Walk Hard: The Dewey Cox Story – John C. Reilly and Various Artists

The songs here are silly, suggestive, and quite scandalous. They’re also almost impossible to forget. Like a genre-jumping Spinal Tap, working within everything from pure pop to rockabilly, country and/or western, Judd Apatow and Jake Kasdan’s sonic sketches were exaggerated and amplified by names such as Van Dyke Parks and Marshall Crenshaw, and the resulting earworms are sensational. They fit the storyline and structure of the film expertly, and when they need to be, they carry the plot points all by themselves. Both John C. Reilly and Jenna Fischer do a bang up job vocally, showing that the best kind of satire is handled seriously, not sloppily.

The Kingdom: Original Motion Picture Soundtrack – Danny Elfman

While it doesn’t sound like a stretch – Elfman has been a staple of film soundtracks since the early ’80s – the approach taken for this Peter Berg action film redefines the composer’s career. Influenced by the director and his love of the band Explosions in the Sky, Elfman used electronic minimalism, casually strummed electric guitar, and a far more ambient feel to the overall symphonics to bring depth and emotional weight to an otherwise straightforward good guy/bad guy shoot ’em up. It’s a sound so stark, so ethereal, that one can’t imagine it comes from the same Goth groove mind.
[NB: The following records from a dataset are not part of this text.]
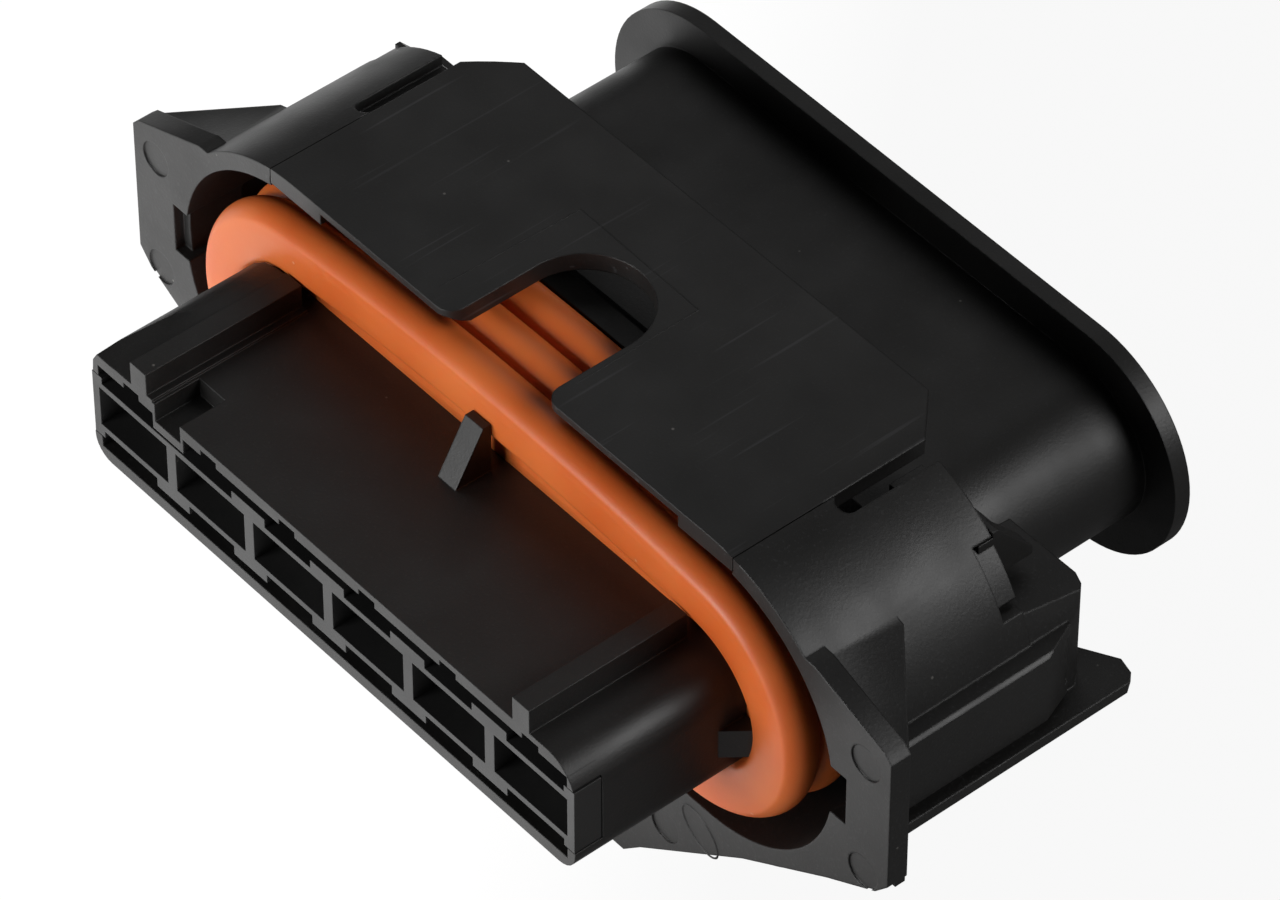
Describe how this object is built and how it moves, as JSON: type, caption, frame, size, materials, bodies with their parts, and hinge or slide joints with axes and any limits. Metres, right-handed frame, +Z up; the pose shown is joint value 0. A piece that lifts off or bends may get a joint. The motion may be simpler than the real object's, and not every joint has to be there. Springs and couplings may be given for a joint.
{
  "type": "sealed automotive connector",
  "caption": "Sealed in-line wire connector plug: a row of flat contact mouths in a rounded nose, orange lip seal, flanged lock shroud with a rocking top latch plate and oval rear collar.",
  "frame": {"origin": "middle of the mating face, on the centre line of the contact row", "axes": "+X along the contact row, +Y from the mating face to the wire side, +Z up towards the latch plate"},
  "size_m": [0.047, 0.0302, 0.0223],
  "materials": {
    "housing": "matte, fine spark-eroded grain",
    "lock": "matte",
    "seal": "satin",
    "plug": "satin",
    "contact": "tin plated",
    "spring": "bright"
  },
  "bodies": {
    "housing": {"contact_carrier": "housing", "lock_shroud": "housing", "lip_seal": "seal", "contact_1": "contact", "contact_2": "contact", "contact_3": "contact", "contact_4": "contact", "contact_5": "contact", "contact_6": "contact", "over_spring_1": "spring", "over_spring_2": "spring", "over_spring_3": "spring", "over_spring_4": "spring", "over_spring_5": "spring", "over_spring_6": "spring", "wire_seal_1": "plug", "wire_seal_2": "plug", "wire_seal_3": "plug", "wire_seal_4": "plug", "wire_seal_5": "plug", "wire_seal_6": "plug"},
    "latch": {"latch_plate": "housing"},
    "comb": {"comb_lock": "lock"}
  },
  "joints": [
    {"name": "latch_rock", "type": "hinge", "parent": "housing", "child": "latch", "pos_m": [0, 0.0129, 0.0075], "axis": [-1, 0, 0], "range_deg": [0, 8], "stiffness_Nm_per_rad": 0.05},
    {"name": "comb_release", "type": "slide", "parent": "housing", "child": "comb", "axis": [0, -1, 0], "range_m": [0, 0.0015]}
  ]
}
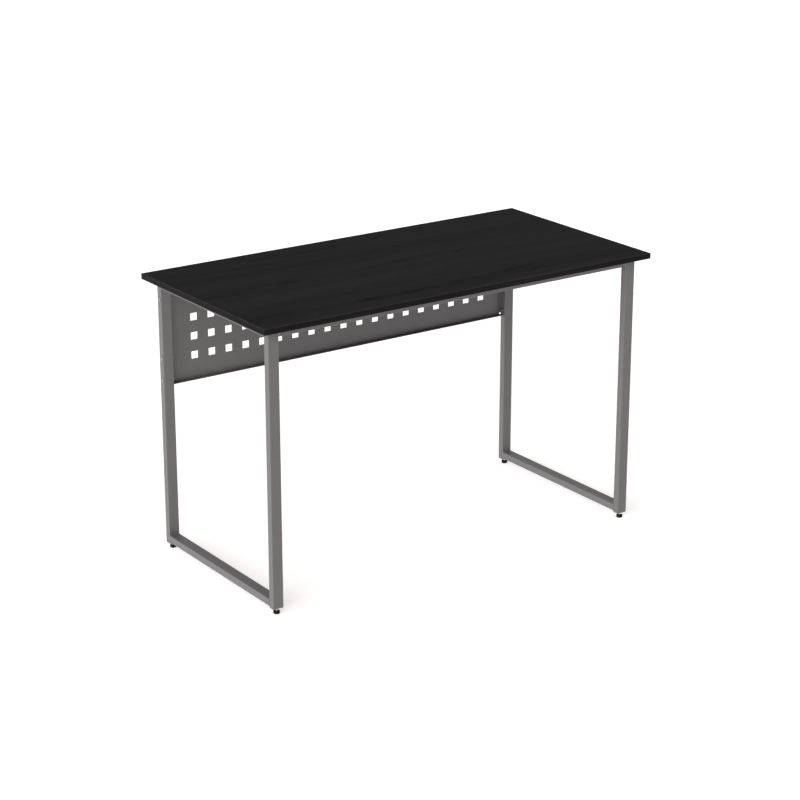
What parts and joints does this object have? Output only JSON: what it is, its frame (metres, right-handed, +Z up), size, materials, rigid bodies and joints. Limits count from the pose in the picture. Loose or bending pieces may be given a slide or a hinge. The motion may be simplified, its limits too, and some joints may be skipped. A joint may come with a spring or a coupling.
{
  "type": "computer desk",
  "caption": "Straight computer desk: dark wood-grain top on two rectangular steel tube loops, perforated steel modesty panel behind, screw-in levelling feet.",
  "frame": {"origin": "on the floor, under the middle of the desk", "axes": "+X across the desk to the right of the person sitting at it, +Y towards the modesty panel at the back, +Z up"},
  "size_m": [1.2, 0.6, 0.755],
  "materials": {
    "desktop_laminate": "near-black wood-grain melamine, fine embossed grain along X, satin",
    "edge_band": "near-black plastic edge band with a printed grain, satin",
    "frame_paint": "grey metallic powder coat, fine texture, satin",
    "panel_paint": "grey metallic powder coat, fine texture, satin",
    "end_cap": "light grey moulded plastic",
    "zinc_fastener": "bright zinc plate",
    "foot_plastic": "black moulded plastic, satin"
  },
  "bodies": {
    "desk": {"desktop_board": "desktop_laminate", "front_edge_band": "edge_band", "rear_edge_band": "edge_band", "left_edge_band": "edge_band", "right_edge_band": "edge_band", "left_front_upright": "frame_paint", "left_rear_upright": "frame_paint", "left_top_rail": "frame_paint", "left_bottom_rail": "frame_paint", "left_crossbar_cap": "end_cap", "left_panel_bolts": "zinc_fastener", "left_panel_nuts": "zinc_fastener", "left_rail_screws": "zinc_fastener", "right_front_upright": "frame_paint", "right_rear_upright": "frame_paint", "right_top_rail": "frame_paint", "right_bottom_rail": "frame_paint", "right_crossbar_cap": "end_cap", "right_panel_bolts": "zinc_fastener", "right_panel_nuts": "zinc_fastener", "right_rail_screws": "zinc_fastener", "front_crossbar": "frame_paint", "modesty_panel": "panel_paint", "crossbar_screws": "zinc_fastener", "panel_top_screws": "zinc_fastener", "left_front_foot_plate": "frame_paint", "left_front_weld_nut": "zinc_fastener", "left_rear_foot_plate": "frame_paint", "left_rear_weld_nut": "zinc_fastener", "right_front_foot_plate": "frame_paint", "right_front_weld_nut": "zinc_fastener", "right_rear_foot_plate": "frame_paint", "right_rear_weld_nut": "zinc_fastener"},
    "left_front_pad": {"left_front_foot_pad": "foot_plastic"},
    "left_front_stud": {"left_front_foot_stud": "zinc_fastener"},
    "left_rear_pad": {"left_rear_foot_pad": "foot_plastic"},
    "left_rear_stud": {"left_rear_foot_stud": "zinc_fastener"},
    "right_front_pad": {"right_front_foot_pad": "foot_plastic"},
    "right_front_stud": {"right_front_foot_stud": "zinc_fastener"},
    "right_rear_pad": {"right_rear_foot_pad": "foot_plastic"},
    "right_rear_stud": {"right_rear_foot_stud": "zinc_fastener"}
  },
  "joints": [
    {"name": "left_front_level", "type": "slide", "parent": "desk", "child": "left_front_pad", "axis": [0, 0, 1], "range_m": [-0.01, 0.008]},
    {"name": "left_front_stud_turn", "type": "hinge", "parent": "left_front_pad", "child": "left_front_stud", "pos_m": [-0.557, -0.26, 0.007], "axis": [0, 0, 1], "range_deg": [-3610, 2890]},
    {"name": "left_rear_level", "type": "slide", "parent": "desk", "child": "left_rear_pad", "axis": [0, 0, 1], "range_m": [-0.01, 0.008]},
    {"name": "left_rear_stud_turn", "type": "hinge", "parent": "left_rear_pad", "child": "left_rear_stud", "pos_m": [-0.557, 0.26, 0.007], "axis": [0, 0, 1], "range_deg": [-3610, 2890]},
    {"name": "right_front_level", "type": "slide", "parent": "desk", "child": "right_front_pad", "axis": [0, 0, 1], "range_m": [-0.01, 0.008]},
    {"name": "right_front_stud_turn", "type": "hinge", "parent": "right_front_pad", "child": "right_front_stud", "pos_m": [0.557, -0.26, 0.007], "axis": [0, 0, 1], "range_deg": [-3610, 2890]},
    {"name": "right_rear_level", "type": "slide", "parent": "desk", "child": "right_rear_pad", "axis": [0, 0, 1], "range_m": [-0.01, 0.008]},
    {"name": "right_rear_stud_turn", "type": "hinge", "parent": "right_rear_pad", "child": "right_rear_stud", "pos_m": [0.557, 0.26, 0.007], "axis": [0, 0, 1], "range_deg": [-3610, 2890]}
  ],
  "couplings": [
    {"joint": "left_front_stud_turn", "follows": "left_front_level", "rad_per_m": 6283.2},
    {"joint": "left_rear_stud_turn", "follows": "left_rear_level", "rad_per_m": 6283.2},
    {"joint": "right_front_stud_turn", "follows": "right_front_level", "rad_per_m": 6283.2},
    {"joint": "right_rear_stud_turn", "follows": "right_rear_level", "rad_per_m": 6283.2}
  ]
}
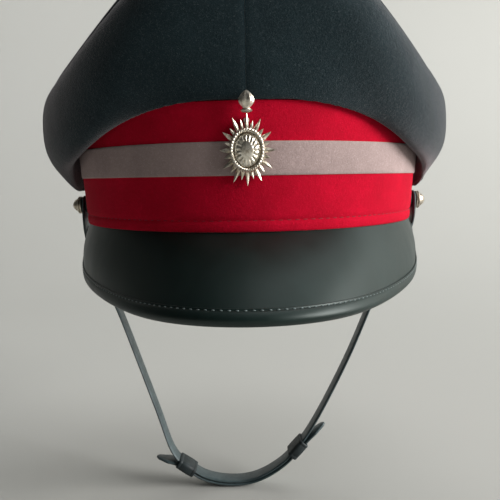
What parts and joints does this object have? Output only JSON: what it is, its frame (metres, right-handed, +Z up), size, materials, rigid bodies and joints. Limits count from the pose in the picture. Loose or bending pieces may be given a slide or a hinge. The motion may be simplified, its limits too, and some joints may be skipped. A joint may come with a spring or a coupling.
{
  "type": "military peaked cap",
  "caption": "Military peaked cap: soft dark wool crown, stiff red band with a grey stripe, glossy peak, hanging chin strap with sliding keepers, side buttons and a plain sunburst badge.",
  "frame": {"origin": "centre of the head opening, at the band's lower edge", "axes": "+Z up, -Y towards the peak (the wearer's front), +X towards the wearer's left"},
  "size_m": [0.2066, 0.2634, 0.2653],
  "materials": {
    "scarlet_cloth": "scarlet wool cloth, softly napped",
    "grey_felt": "grey felted stripe",
    "navy_wool": "midnight-blue melton wool",
    "buckram": "stiff glued canvas",
    "lining_cloth": "dark satin lining",
    "clear_film": "thin clear protective film",
    "reed_cord": "flexible edge cord",
    "stay_strip": "flat flexible stiffener",
    "spring_wire": "spring steel hoop",
    "tan_leather": "smooth tan sweatband leather",
    "black_leather": "matt black leather",
    "washer_leather": "black leather",
    "strap_leather": "polished slate-black strap leather",
    "patent_leather": "black patent finish, high gloss",
    "fibreboard": "pressed fibreboard",
    "white_metal": "bright white metal, softly polished",
    "brass_wire": "drawn wire"
  },
  "bodies": {
    "cap": {"band_cloth": "scarlet_cloth", "band_foundation": "buckram", "band_stripe": "grey_felt", "sweatband": "tan_leather", "sweatband_reed": "reed_cord", "quarter_rear_left": "navy_wool", "quarter_rear_right": "navy_wool", "quarter_front_right": "navy_wool", "quarter_front_left": "navy_wool", "crown_top_panel": "navy_wool", "crown_welt": "navy_wool", "crown_grommet": "spring_wire", "front_interlining": "buckram", "front_stay": "stay_strip", "lining_side": "lining_cloth", "lining_tip": "lining_cloth", "sweat_patch": "clear_film", "peak_cover": "patent_leather", "peak_core": "fibreboard", "peak_lining": "black_leather", "peak_binding": "patent_leather", "button_dome_left": "white_metal", "button_dome_right": "white_metal", "button_back_left": "white_metal", "button_back_right": "white_metal", "button_washer_left": "washer_leather", "button_washer_right": "washer_leather", "button_pin_left": "brass_wire", "button_pin_right": "brass_wire", "badge_pin": "brass_wire", "badge_rays": "white_metal", "badge_rope_ring": "white_metal", "badge_boss": "white_metal", "badge_finial": "white_metal", "badge_lugs": "white_metal"},
    "chinstrap": {"chinstrap_inner": "strap_leather", "chinstrap_outer": "strap_leather"},
    "keeper_left": {"keeper_left": "black_leather"},
    "keeper_right": {"keeper_right": "black_leather"}
  },
  "joints": [
    {"name": "chinstrap_swing", "type": "hinge", "parent": "cap", "child": "chinstrap", "pos_m": [0, -0.006, 0.008], "axis": [1, 0, 0], "range_deg": [-5, 50]},
    {"name": "keeper_left_slide", "type": "slide", "parent": "chinstrap", "child": "keeper_left", "axis": [0.829, 0, -0.5592], "range_m": [0, 0.0045]},
    {"name": "keeper_right_slide", "type": "slide", "parent": "chinstrap", "child": "keeper_right", "axis": [-0.6691, 0, -0.7431], "range_m": [-0.001, 0.0045]}
  ]
}
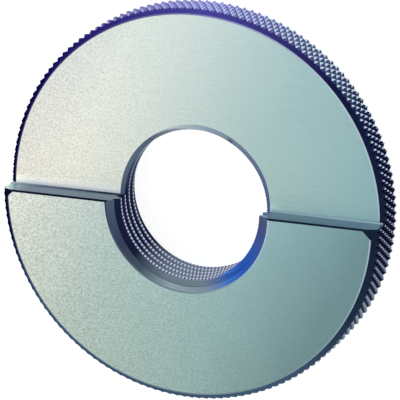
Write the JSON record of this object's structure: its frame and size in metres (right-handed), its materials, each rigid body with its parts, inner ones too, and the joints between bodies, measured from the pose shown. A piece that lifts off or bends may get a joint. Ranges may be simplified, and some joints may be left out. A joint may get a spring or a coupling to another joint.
{
  "type": "thread ring gauge",
  "caption": "Solid knurled steel ring gauge with a right-hand taper pipe thread through it and a stepped face for checking the length of an external thread.",
  "frame": {"origin": "centre of the threaded bore on the plain back face, which is the gauge plane of the thread and the face that the ring rests on", "axes": "+Z along the bore axis, up through the stepped face, and +X along the step, with the proud half of the face at negative Y"},
  "size_m": [0.0804, 0.0804, 0.0127],
  "materials": {
    "gauge_steel": "fine-ground faces, dark oxide in the knurl and on the chamfers"
  },
  "bodies": {
    "root": {"gauge_ring": "gauge_steel"}
  },
  "joints": []
}
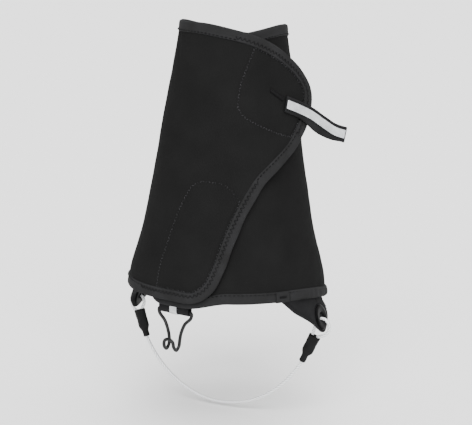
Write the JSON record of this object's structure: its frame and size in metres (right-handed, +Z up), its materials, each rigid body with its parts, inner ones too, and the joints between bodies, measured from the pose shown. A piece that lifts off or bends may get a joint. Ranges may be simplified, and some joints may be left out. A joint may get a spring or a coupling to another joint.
{
  "type": "gaiter",
  "caption": "Short left-leg boot gaiter: tapered fabric tube with hook-and-loop front flap, pull tab, wire lace hook and steel cable stirrup hung from grommets.",
  "frame": {"origin": "on the leg's axis at the level of the hem", "axes": "+Z up the leg, -Y towards the toes, +X towards the wearer's left, the outer side"},
  "size_m": [0.1636, 0.1501, 0.2862],
  "materials": {
    "shell_fabric": "woven softshell, matt",
    "binding_tape": "folded stretch tape, matt",
    "hook_tape": "hook tape",
    "loop_tape": "brushed loop tape",
    "webbing": "woven webbing",
    "seam_tape": "smooth bonded tape",
    "elastic_band": "ribbed elastic",
    "thread": "satin-stitched thread",
    "reflective": "retroreflective tape",
    "grommet_metal": "black, satin",
    "hook_wire": "black, satin",
    "coated_cable": "stranded steel in a clear coat",
    "crimp_alloy": "crimped",
    "heat_shrink": "black shrink sleeve, satin"
  },
  "bodies": {
    "gaiter": {"left_panel": "shell_fabric", "underlap_panel": "shell_fabric", "back_seam_tape": "seam_tape", "top_binding_left": "binding_tape", "hem_binding_left": "binding_tape", "underlap_edge_binding": "binding_tape", "underlap_top_binding": "binding_tape", "hem_channel": "binding_tape", "hem_elastic": "elastic_band", "hem_join_strip": "binding_tape", "hem_bartack": "thread", "loop_patch_upper": "loop_tape", "loop_patch_lower": "loop_tape", "side_tab_right": "webbing", "side_tab_left": "webbing", "grommet_face_right": "grommet_metal", "grommet_face_left": "grommet_metal", "grommet_washer_right": "grommet_metal", "grommet_washer_left": "grommet_metal", "lace_hook_webbing": "webbing", "lace_hook_reflector": "reflective"},
    "flap": {"flap_panel": "shell_fabric", "flap_binding_upper": "binding_tape", "flap_binding_lower": "binding_tape", "hook_patch_upper": "hook_tape", "hook_patch_lower": "hook_tape", "pull_tab_bartack": "thread"},
    "pull_tab": {"pull_tab_webbing": "webbing", "pull_tab_reflector": "reflective"},
    "lace_hook": {"lace_hook_wire": "hook_wire"},
    "stirrup": {"stirrup_cable": "coated_cable", "ferrule_right": "crimp_alloy", "sleeve_right": "heat_shrink", "ferrule_left": "crimp_alloy", "sleeve_left": "heat_shrink"}
  },
  "joints": [
    {"name": "flap_open", "type": "hinge", "parent": "gaiter", "child": "flap", "pos_m": [-0.03093, -0.05147, 0.1], "axis": [-0.0934, -0.1554, -0.9834], "range_deg": [0, 110]},
    {"name": "pull_tab_lift", "type": "hinge", "parent": "flap", "child": "pull_tab", "pos_m": [0.04751, -0.01642, 0.1428], "axis": [0.014, -0.37, -0.9289], "range_deg": [0, 80]},
    {"name": "lace_hook_swing", "type": "hinge", "parent": "gaiter", "child": "lace_hook", "pos_m": [-0.01229, -0.06322, -0.0037], "axis": [0.9816, -0.1908, 0], "range_deg": [-85, 75]},
    {"name": "stirrup_swing", "type": "hinge", "parent": "gaiter", "child": "stirrup", "pos_m": [0, 0, -0.013], "axis": [1, 0, 0], "range_deg": [-45, 45]}
  ]
}
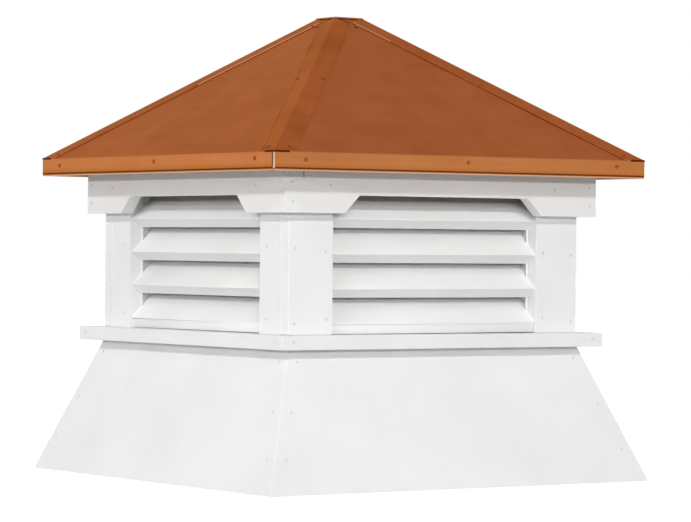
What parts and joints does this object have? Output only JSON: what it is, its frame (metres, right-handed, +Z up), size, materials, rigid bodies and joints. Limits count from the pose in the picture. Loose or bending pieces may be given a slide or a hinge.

Sunshine: Original Score – Underworld

If you can find it, consider yourself lucky. Ever since August, rumors have been circulating that the work done by this underground electronica group was involved in some complex rights issues (something about who could distribute their work internationally). As a result, the amazing aural vistas created for Danny Boyle’s brilliant sci-fi epic have become the Holy Grail for film score aficionados. There are bootleg versions on the web, as well as promised compilations from other regions. If you can locate a copy, it’s well worth the effort. This is one of the best speculative movie scores ever.